You need to say that $e^{z_1}=e^{z_2}$ if and only if $z_1 = z_2 + 2\pi ik$ for some $k\in\Bbb Z$. Now bring in the restriction that $0<y = \text{Im}(z)<2\pi$.

Answer 3

If, as is usual, we set

$z = x + iy, \tag 1$

then of course

$e^z = e^{x + iy} = e^x e^{iy} = e^x(\cos y + i\sin y), \tag 2$

which may be written as the mapping

$f:\Bbb R^2 \to \Bbb R^2 \tag 3$

defined by

$f(x, y) = (e^x \cos y, e^x \sin y) = e^x(\cos y, \sin y). \tag 4$

Now if

$e^{z_1} = e^{z_2}, \tag 5$

then

$e^{z_1 - z_2} = 1 \Longrightarrow z_1 - z_2 = 2 \pi i; \tag 6$

it is now easier to make further progress if we switch to the coordinate representation (1) of the complex numbers $z_1, z_2$, since we need specific information concerning tge $y_i$; in these $xy$-coordinates, we see that (6) yields

$(x_1 - x_2) + i(y_1 - y_2) = (x_1 + i y_1) - (x_2 + i y_2) = z_1 - z_2 = 2 \pi i$ $\Longrightarrow x_1 - x_2 = 0, \; y_1 - y_2 = 2 n \pi, \; n \in \Bbb Z, \tag 7$

whence

$x_1 = x_2, \tag 8$

and now it is easy to see that, with $0 < y_1, y_2 < 2\pi$, the only $n \in \Bbb Z$ such that (7) binds is $0$, so

$y_1 = y_2 \tag 9$

as well. So we see that in fact $e^z$ is injective.

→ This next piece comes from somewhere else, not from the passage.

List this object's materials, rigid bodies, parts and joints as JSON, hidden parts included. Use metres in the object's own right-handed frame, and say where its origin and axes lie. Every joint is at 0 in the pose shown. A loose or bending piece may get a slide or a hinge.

Of course, we may also work directly from the form (4) and write

$e^{x_1}(\cos y_1, \sin y_1) = e^{x_2}(\cos y_2, \sin y_2 \Longrightarrow e^{2x_1}(\cos^2 y_1 + \sin^2 y_1) = e^{2x_2} (\cos^2 y_2 + \sin^2 y_2 )$ $\Longrightarrow e^{2 x_1} = e^{2 x_2} \Longrightarrow 2x_1 = 2x_2 \Longrightarrow x_1 = x_2; \tag{10}$

then it follows that

$(\cos y_1, \sin y_1) = (\cos y_2, \sin y_2) \Longrightarrow \cos y_1 = \cos y_2, \; \sin y_1 = \sin y_2; \tag{11}$

the only way this may bind with $0 < y_1, y_2 < 2\pi$ is if

$y_1 = y_2, \tag{12}$

thus establishing the injectivity of $f(x, y)$ on the set where $0 < y_1, y_2 < 2\pi$.